One reason for this is the issue of global power relations, which influence how markets are organized and who benefits from technological progress. Innovation systems are not neutral. The effects of purely market-led science and technology efforts and associated innovations tend to aggravate existing inequalities. To enjoy the maximum benefit from it, this needs to be changed. The process of innovation and its place in development must be revisited and aligned with social concerns.
It is indispensable to seeking different alternatives continuously to tackle the multi faceted malaise of poverty through social innovation. In the current age, financial capital and transnational corporations have an unprecedented concentration of power. With market-based philosophy dominating as the logic for social organization, technological progress tends to put pressure on natural resources and societies through a perverse combination of fast accumulation of capital, together with deepening inequalities and environmental degradation.

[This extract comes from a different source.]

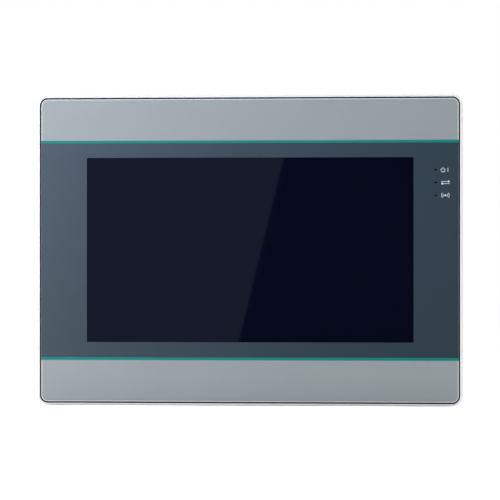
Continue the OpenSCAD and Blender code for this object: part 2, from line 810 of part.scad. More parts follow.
module clamp_bracket() {
    top = cover_h / 2;
    difference() {
        union() {
            block([-6, 9, top], [6, 22, top + 2.3]);
            block([-5, ear_y0, top + 2.2], [5, ear_y1, clamp_z + 2.25]);
            for (x = [-5, 3.8])
                translate([x, 0, 0]) rotate([90, 0, 90]) linear_extrude(1.2)
                    polygon([[9.5, top + 2.2], [ear_y0 + cut, top + 2.2], [ear_y0 + cut, clamp_z]]);
            for (hook = [-3, 3]) {
                block([hook - 1.5, 16, top - wall - 0.1], [hook + 1.5, 19, top + cut]);
                block([hook - 1.5, 16, top - wall - 1.5], [hook + 1.5, 21, top - wall - 0.05]);
            }
        }
        rod([0, clamp_z], clamp_screw_r + clearance, ear_y0 - cut, ear_y1 + cut);
    }
}

module clamp_brackets() {
    color([0.70, 0.71, 0.72]) for (which = [1 : 4]) at_clamp(which) clamp_bracket();
}

module clamp_foot(which) {
    color([0.12, 0.12, 0.13]) at_clamp(which) difference() {
        rod([0, clamp_z], foot_r, clamp_gap, clamp_gap + foot_long);
        rod([0, clamp_z], clamp_screw_r + clearance, clamp_gap + 1.8, clamp_gap + foot_long + cut);
    }
}

module clamp_screw(which) {
    color([0.82, 0.82, 0.83]) at_clamp(which)
        cross_screw([0, clamp_z], clamp_screw_r, 2.25, 2.2, screw_head_y, clamp_gap + 1.9);
}

module panel_gasket() {
    color([0.06, 0.06, 0.07]) slab(y_flange - 1.2, 0) gasket_ring(0.1);
}

front_bezel();
front_overlay();
indicator_lenses();
touch_film();
touch_glass();
touch_tail();
bonding_tapes();
lcd_frame();
lcd_cell();
light_guide();
lcd_rear_pan();
lcd_ribbon();
chassis_plate();
internal_screws();
panel_gasket();
main_board();
processor();
heat_sink();
board_chips();
ribbon_sockets();
power_inductors();
capacitors();
battery_holder();
coin_cell();
buzzer();
led_board();
indicator_leds();
light_pipes();
power_header();
power_pins();
terminal_plug();
plug_contacts();
terminal_screw(1);  // terminal_screw_1
terminal_screw(2);  // terminal_screw_2
terminal_screw(3);  // terminal_screw_3
wire_clamp(1);  // wire_clamp_1
wire_clamp(2);  // wire_clamp_2
wire_clamp(3);  // wire_clamp_3
serial_shells();
serial_inserts();
jack_posts();
usb_shells();
usb_inserts();
ethernet_shell();
ethernet_insert();
rear_cover();
cover_screws();
rating_label();
dip_body();
dip_slider(1);  // dip_slider_1
dip_slider(2);  // dip_slider_2
clamp_brackets();
clamp_foot(1);  // clamp_foot_1
clamp_foot(2);  // clamp_foot_2
clamp_foot(3);  // clamp_foot_3
clamp_foot(4);  // clamp_foot_4
clamp_screw(1);  // clamp_screw_1
clamp_screw(2);  // clamp_screw_2
clamp_screw(3);  // clamp_screw_3
clamp_screw(4);  // clamp_screw_4
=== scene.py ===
"""Looks of a panel-mount operator touch panel: studio, camera, materials and fine pieces.

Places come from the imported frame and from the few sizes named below, which repeat the design's own.
X is the width, Y runs into the cabinet and Z is up.
"""
import math

import bmesh
import bpy
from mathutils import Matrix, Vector
from mathutils.geometry import delaunay_2d_cdt


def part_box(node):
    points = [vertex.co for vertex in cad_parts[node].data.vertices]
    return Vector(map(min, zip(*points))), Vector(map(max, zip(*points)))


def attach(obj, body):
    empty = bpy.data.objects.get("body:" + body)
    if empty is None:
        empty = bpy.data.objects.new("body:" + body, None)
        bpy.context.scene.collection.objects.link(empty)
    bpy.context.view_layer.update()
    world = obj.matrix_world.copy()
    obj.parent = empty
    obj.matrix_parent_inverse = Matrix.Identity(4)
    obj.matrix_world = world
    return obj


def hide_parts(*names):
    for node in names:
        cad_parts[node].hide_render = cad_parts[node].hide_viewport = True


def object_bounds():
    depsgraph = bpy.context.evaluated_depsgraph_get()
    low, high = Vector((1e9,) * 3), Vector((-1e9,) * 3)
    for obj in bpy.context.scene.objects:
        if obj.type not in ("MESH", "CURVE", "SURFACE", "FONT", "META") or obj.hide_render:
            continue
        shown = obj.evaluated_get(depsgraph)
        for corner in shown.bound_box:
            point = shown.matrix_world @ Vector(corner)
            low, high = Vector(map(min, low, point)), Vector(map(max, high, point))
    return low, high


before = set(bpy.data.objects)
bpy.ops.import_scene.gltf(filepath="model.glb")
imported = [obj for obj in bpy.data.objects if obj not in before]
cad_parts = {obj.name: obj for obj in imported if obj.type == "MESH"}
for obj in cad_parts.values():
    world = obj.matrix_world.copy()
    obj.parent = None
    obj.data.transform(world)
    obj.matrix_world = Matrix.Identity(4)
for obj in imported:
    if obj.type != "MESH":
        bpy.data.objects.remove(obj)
cad_low, cad_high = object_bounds()

MM = 0.001
TAU = 2 * math.pi


# ---------------------------------------------------------------- places from the frame

def low(node):
    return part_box(node)[0]


def high(node):
    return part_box(node)[1]


def middle(node):
    return (low(node) + high(node)) / 2


overlay_low, overlay_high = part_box("front_overlay")
lens_low, lens_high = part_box("indicator_lenses")

# The printed front, in millimetres. TEAL_OUTER and TEAL_INNER are a teal stripe's edges above and below
# the middle, the window and the slots are holes in the overlay, and EDGE_HIGHLIGHT_WIDTH is the width of a
# lighter band along the overlay's cut edge in its silver parts: a painted highlight of that edge
TEAL_OUTER = 51.58
TEAL_INNER = 50.25
WINDOW_W = 154.6
WINDOW_H = 86.6
WINDOW_UP = middle("touch_film").z / MM
WINDOW_RIGHT = 0.3
WINDOW_CORNER = 0.3
OVERLAY_CORNER = 2.95
EDGE_HIGHLIGHT_WIDTH = 0.37
SLOT_H = 0.6
SLOT_CORNER = 0.12
OVERLAY_ROUNDING = 0.09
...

On the basis of solidarity, social inclusion and ecological preservation social and political movements have encouraged alternatives to this system. Social innovation is one such alternative. It is a process of societal change that not only improves living conditions, but also encourages new forms of social organization. It paves the way for the emergence of new social actors, family farmers, for example, and treats the fight against poverty and inequality not as a residual or compensatory issue, but a priority.